■ **WRITTEN INSTRUCTION**
For the listing that follows, give again exactly the lines from the one with "on, the ring" to the one with "cad_parts[node].hide_render = cad_parts[node].hide_viewport", including both.

■ **DATASET SECTION**
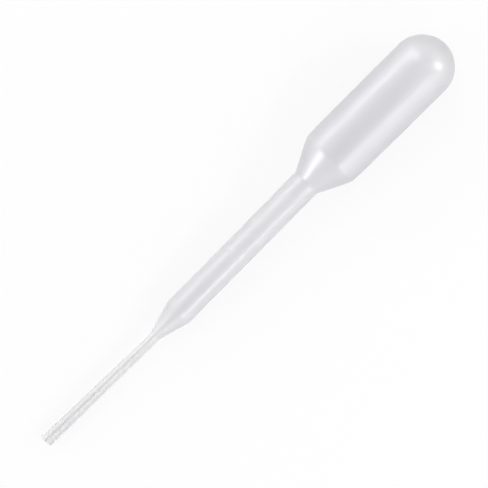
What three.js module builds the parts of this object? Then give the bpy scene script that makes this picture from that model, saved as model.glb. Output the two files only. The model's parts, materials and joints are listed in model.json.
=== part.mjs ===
// A transfer pipette: a squeeze bulb, a stem and a fine tip, blow-moulded as one thin-walled piece of
// low-density polyethylene and open only at the cut end of its tip. Lengths are in millimetres.
//
// It lies at rest on the plane z = 0, the tip towards -X and the bulb towards +X. It touches that plane at the
// lower edge of the cut end and at the ring where the shoulder meets the bulb, so its axis leans a little.
// The origin is the bottom centre of the box around it.

import * as THREE from "three";

// Driving dimensions, in order from the cut end of the tip. Diameters are of the outside.

const TIP_LENGTH = 17.8;
const TIP_END_DIAMETER = 1.6; // at the cut end, a little wider than where the tip leaves the neck
const TIP_ROOT_DIAMETER = 1.4;
const TIP_WALL = 0.35;

const NECK_LENGTH = 3.8; // the cone between the tip and the stem

const STEM_LENGTH = 21.0;
const STEM_DIAMETER = 3.5;
const STEM_WALL = 0.5;

const SHOULDER_LENGTH = 3.9; // the cone between the stem and the bulb

const BULB_LENGTH = 14.75; // the nearly straight part of the bulb, up to its round crown
const BULB_SHOULDER_DIAMETER = 7.4; // the mould has a slight draft, so the bulb widens towards its crown
const BULB_CROWN_DIAMETER = 7.5;
const BULB_WALL = 0.42;
const CROWN_WALL = 0.55; // at the pole of the crown, where the moulding was pinched shut

// Radii that round each change of slope along the wall.

const TIP_ROOT_FILLET = 0.8;
const STEM_FOOT_FILLET = 1.2;
const STEM_HEAD_FILLET = 0.3;
const SHOULDER_FILLET = 0.3;

// How finely the round shapes are divided.

const FACETS_AROUND = 36;
const FILLET_STEPS = 3;
const CROWN_STEPS = 9;

const LDPE = { color: 0xe4e4e8, roughness: 0.35, metalness: 0, transparent: true, opacity: 0.6 };

// Stations along the axis, measured from the cut end.

const NECK_START = TIP_LENGTH;
const STEM_START = NECK_START + NECK_LENGTH;
const SHOULDER_START = STEM_START + STEM_LENGTH;
const BULB_START = SHOULDER_START + SHOULDER_LENGTH;
const CROWN_START = BULB_START + BULB_LENGTH;

// What is taken off each stretch's outside to reach the side of the wall that is drawn.

const OUTSIDE = { tip: 0, stem: 0, bulb: 0, crown: 0 };
const INSIDE = { tip: TIP_WALL, stem: STEM_WALL, bulb: BULB_WALL, crown: CROWN_WALL };

// The points of an arc that rounds the corner between two straight lines and is tangent to both.
function filletPoints(before, corner, after, radius) {
  const back = before.clone().sub(corner).normalize();
  const ahead = after.clone().sub(corner).normalize();
  const halfAngle = back.angleTo(ahead) / 2;
  const toCentre = back.clone().add(ahead).normalize();
  const centre = corner.clone().addScaledVector(toCentre, radius / Math.sin(halfAngle));
  const start = corner.clone().addScaledVector(back, radius / Math.tan(halfAngle)).sub(centre);
  const turnsLeft = back.cross(ahead) < 0;
  const turn = (Math.PI - 2 * halfAngle) * (turnsLeft ? 1 : -1);
  return Array.from({ length: FILLET_STEPS + 1 }, (_, step) =>
    start.clone().rotateAround(new THREE.Vector2(), (turn * step) / FILLET_STEPS).add(centre),
  );
}

// One side of the wall from the cut end to the pole of the crown, as points (distance from the axis, distance
// along the axis). Straight lines run between the stations, a fillet rounds each corner, and the crown is a
// quarter of an ellipse, which is a quarter circle on the outside.
function wallSide(taken) {
  const at = (diameter, wall, station) => new THREE.Vector2(diameter / 2 - wall, station);
  const line = [
    at(TIP_END_DIAMETER, taken.tip, 0),
    at(TIP_ROOT_DIAMETER, taken.tip, NECK_START),
    at(STEM_DIAMETER, taken.stem, STEM_START),
    at(STEM_DIAMETER, taken.stem, SHOULDER_START),
    at(BULB_SHOULDER_DIAMETER, taken.bulb, BULB_START),
    at(BULB_CROWN_DIAMETER, taken.bulb, CROWN_START),
  ];
  const fillets = [TIP_ROOT_FILLET, STEM_FOOT_FILLET, STEM_HEAD_FILLET, SHOULDER_FILLET];
  const rounded = fillets.flatMap((radius, i) => filletPoints(line[i], line[i + 1], line[i + 2], radius));

  const crownRadius = line.at(-1).x;
  const crownHeight = BULB_CROWN_DIAMETER / 2 - taken.crown;
  const crown = Array.from({ length: CROWN_STEPS }, (_, step) => {
    const angle = (Math.PI / 2) * (step / CROWN_STEPS);
    return new THREE.Vector2(crownRadius * Math.cos(angle), CROWN_START + crownHeight * Math.sin(angle));
  });
  const pole = new THREE.Vector2(0, CROWN_START + crownHeight);
  return [line[0], ...rounded, ...crown, pole];
}

// The wall turned about the axis: down its inside from the crown to the cut end, then up its outside.
function pipetteGeometry(outside) {
  const inside = wallSide(INSIDE).reverse();
  const halfFacet = Math.PI / FACETS_AROUND; // puts the middle of a facet, not an edge, at the underside
  return new THREE.LatheGeometry([...inside, ...outside], FACETS_AROUND, halfFacet);
}

// The lean at which a straight edge laid along the underside touches the cut end and, further on, the ring
// that stands out most. The underside runs along the middle of a facet, nearer the axis than its edges are.
function restingLean(outside) {
  const facetShare = Math.cos(Math.PI / FACETS_AROUND);
  const [cutEnd, ...rest] = outside;
  return Math.max(...rest.map((p) => Math.atan2((p.x - cutEnd.x) * facetShare, p.y - cutEnd.y)));
}

function makePipette() {
  const outside = wallSide(OUTSIDE);
  const geometry = pipetteGeometry(outside);
  geometry.rotateZ(-Math.PI / 2); // the axis now runs along +X, from the cut end at the origin
  geometry.rotateY(-restingLean(outside)); // and rises towards the bulb, which is the thicker end

  geometry.computeBoundingBox();
  const box = geometry.boundingBox;
  const body = new THREE.Mesh(geometry, new THREE.MeshStandardMaterial(LDPE));
  body.name = "pipette_body";
  body.position.set(-(box.min.x + box.max.x) / 2, -(box.min.y + box.max.y) / 2, -box.min.z);
  return body;
}

const pipette = new THREE.Group();
pipette.name = "transfer_pipette";
pipette.add(makePipette());

export default pipette;
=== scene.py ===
"""A disposable dropper pipette of natural low-density polyethylene, blow-moulded in one piece.

The pipette lies on its side on a pale floor, with its tip towards -X and its bulb towards +X. Its own sizes
are given in millimetres, and everything in the scene is in metres.
"""

import json

import bpy
import numpy as np
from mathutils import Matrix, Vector


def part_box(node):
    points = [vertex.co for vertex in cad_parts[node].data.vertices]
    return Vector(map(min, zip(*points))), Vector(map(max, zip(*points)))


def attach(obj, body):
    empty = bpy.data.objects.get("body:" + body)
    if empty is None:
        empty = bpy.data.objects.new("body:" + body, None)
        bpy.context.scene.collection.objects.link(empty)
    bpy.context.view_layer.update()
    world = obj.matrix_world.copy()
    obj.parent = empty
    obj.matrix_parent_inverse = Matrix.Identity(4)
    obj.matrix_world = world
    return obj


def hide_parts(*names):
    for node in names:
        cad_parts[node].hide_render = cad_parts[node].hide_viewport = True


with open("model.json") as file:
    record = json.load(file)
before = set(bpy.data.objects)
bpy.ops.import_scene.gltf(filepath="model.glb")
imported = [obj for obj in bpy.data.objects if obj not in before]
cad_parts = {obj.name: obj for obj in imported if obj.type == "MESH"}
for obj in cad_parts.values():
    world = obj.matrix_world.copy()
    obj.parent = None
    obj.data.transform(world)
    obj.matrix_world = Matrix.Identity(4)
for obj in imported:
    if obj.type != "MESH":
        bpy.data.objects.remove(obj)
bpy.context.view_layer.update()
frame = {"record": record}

MM = 0.001

# Sizes of the moulding in millimetres, from the cut end of the tip to the crown of the bulb.

TIP_LENGTH = 17.8
TIP_END_RADIUS = 0.8
TIP_ROOT_RADIUS = 0.7
TIP_WALL = 0.35
NECK_LENGTH = 3.8
STEM_LENGTH = 21.0
STEM_RADIUS = 1.75
STEM_WALL = 0.5
SHOULDER_LENGTH = 3.9
BULB_LENGTH = 14.75
BULB_SHOULDER_RADIUS = 3.7
BULB_CROWN_RADIUS = 3.75
BULB_WALL = 0.42
CROWN_WALL = 0.55
CORNER_RADII = (0.8, 1.2, 0.3, 0.3)  # tip to neck, neck to stem, stem to shoulder, shoulder to bulb
LIP_BEVEL = 0.05  # the knife leaves the cut end's edges a little blunt

NECK_START = TIP_LENGTH
STEM_START = NECK_START + NECK_LENGTH
SHOULDER_START = STEM_START + STEM_LENGTH
BULB_START = SHOULDER_START + SHOULDER_LENGTH
CROWN_START = BULB_START + BULB_LENGTH

# How finely the skin is divided, in millimetres between rings and in points around or along an arc.

OUTER_STEP = 0.2
INNER_STEP = 0.3
LIP_STEPS = 5
CORNER_STEPS = 10
CROWN_STEPS = 60
COLUMNS_AROUND = 120
SIDE_CROWDING = 0.4  # 0 spaces the points evenly around, and more crowds them towards the parting lines

# Stations along the axis. Each row of four values below belongs to them, with straight lines in between.

STATIONS = (0, STEM_START, BULB_START, CROWN_START)

# The ridge at each side, where the halves of the mould met.

RIDGE_HEIGHTS = (0.012, 0.022, 0.03, 0.03)
RIDGE_WIDTH = 0.09
RIDGE_GONE_RADIUS = 0.9  # the ridge also grows with the wall's radius, from nothing at this one
RIDGE_FULL_RADIUS = 3.9  # to its whole height at this one
RIDGE_LEAST_SHARE = 0.3  # and a narrow stretch still has this share of it
RIDGE_SIDES = 0.3  # it is left out where the sine of the angle from the top is less than this

# The bar across the crown, where the tube was pinched shut.

PINCH_START = CROWN_START + 1.5
PINCH_HEIGHT = 0.05
PINCH_WIDTH = 0.3
PINCH_HALF_LENGTH = 1.6
PINCH_FADE = 0.15

# A faint slanting fold over the top of the stem.

FOLD_PLACE = 31.4
FOLD_SLANT = 0.46
FOLD_HEIGHT = 0.08
FOLD_WIDTH = 0.16

# The ring where the shoulder meets the bulb is eased by this depth, which dies away on both sides.

EASED_DEPTH = 0.08
EASED_OVER_SHOULDER = 0.3
EASED_OVER_BULB = 0.8

# Slow waves of the soft wall: their height at the stations, and the radius below which they die away. Each
# wave is its share of that height, its radians per millimetre along the axis and the angle it starts from,
# and how many times it rises and falls around the axis and the angle it starts from there.

OUTER_SLACK = (0.0012, 0.0036, 0.0096, 0.0072)
OUTER_SLACK_RADIUS = 1.5
OUTER_WAVES = ((1.0, 0.55, 0.4, 2, 0.8), (0.7, 1.15, 2.0, 3, -0.5), (0.4, 2.3, 1.1, 5, 2.2))
INNER_SLACK = (0.004, 0.012, 0.022, 0.02)
INNER_SLACK_RADIUS = 0.4
INNER_WAVES = ((1.0, 0.42, 2.1, 1, 0.3), (0.6, 0.9, 0.0, 3, 1.4))

# The bow of the limp stem and tip: how far the axis is shifted towards -Y at each place along it.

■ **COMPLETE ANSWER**
// The lean at which a straight edge laid along the underside touches the cut end and, further on, the ring
// that stands out most. The underside runs along the middle of a facet, nearer the axis than its edges are.
function restingLean(outside) {
  const facetShare = Math.cos(Math.PI / FACETS_AROUND);
  const [cutEnd, ...rest] = outside;
  return Math.max(...rest.map((p) => Math.atan2((p.x - cutEnd.x) * facetShare, p.y - cutEnd.y)));
}

function makePipette() {
  const outside = wallSide(OUTSIDE);
  const geometry = pipetteGeometry(outside);
  geometry.rotateZ(-Math.PI / 2); // the axis now runs along +X, from the cut end at the origin
  geometry.rotateY(-restingLean(outside)); // and rises towards the bulb, which is the thicker end

  geometry.computeBoundingBox();
  const box = geometry.boundingBox;
  const body = new THREE.Mesh(geometry, new THREE.MeshStandardMaterial(LDPE));
  body.name = "pipette_body";
  body.position.set(-(box.min.x + box.max.x) / 2, -(box.min.y + box.max.y) / 2, -box.min.z);
  return body;
}

const pipette = new THREE.Group();
pipette.name = "transfer_pipette";
pipette.add(makePipette());

export default pipette;
=== scene.py ===
"""A disposable dropper pipette of natural low-density polyethylene, blow-moulded in one piece.

The pipette lies on its side on a pale floor, with its tip towards -X and its bulb towards +X. Its own sizes
are given in millimetres, and everything in the scene is in metres.
"""

import json

import bpy
import numpy as np
from mathutils import Matrix, Vector


def part_box(node):
    points = [vertex.co for vertex in cad_parts[node].data.vertices]
    return Vector(map(min, zip(*points))), Vector(map(max, zip(*points)))


def attach(obj, body):
    empty = bpy.data.objects.get("body:" + body)
    if empty is None:
        empty = bpy.data.objects.new("body:" + body, None)
        bpy.context.scene.collection.objects.link(empty)
    bpy.context.view_layer.update()
    world = obj.matrix_world.copy()
    obj.parent = empty
    obj.matrix_parent_inverse = Matrix.Identity(4)
    obj.matrix_world = world
    return obj


def hide_parts(*names):
    for node in names:
        cad_parts[node].hide_render = cad_parts[node].hide_viewport = True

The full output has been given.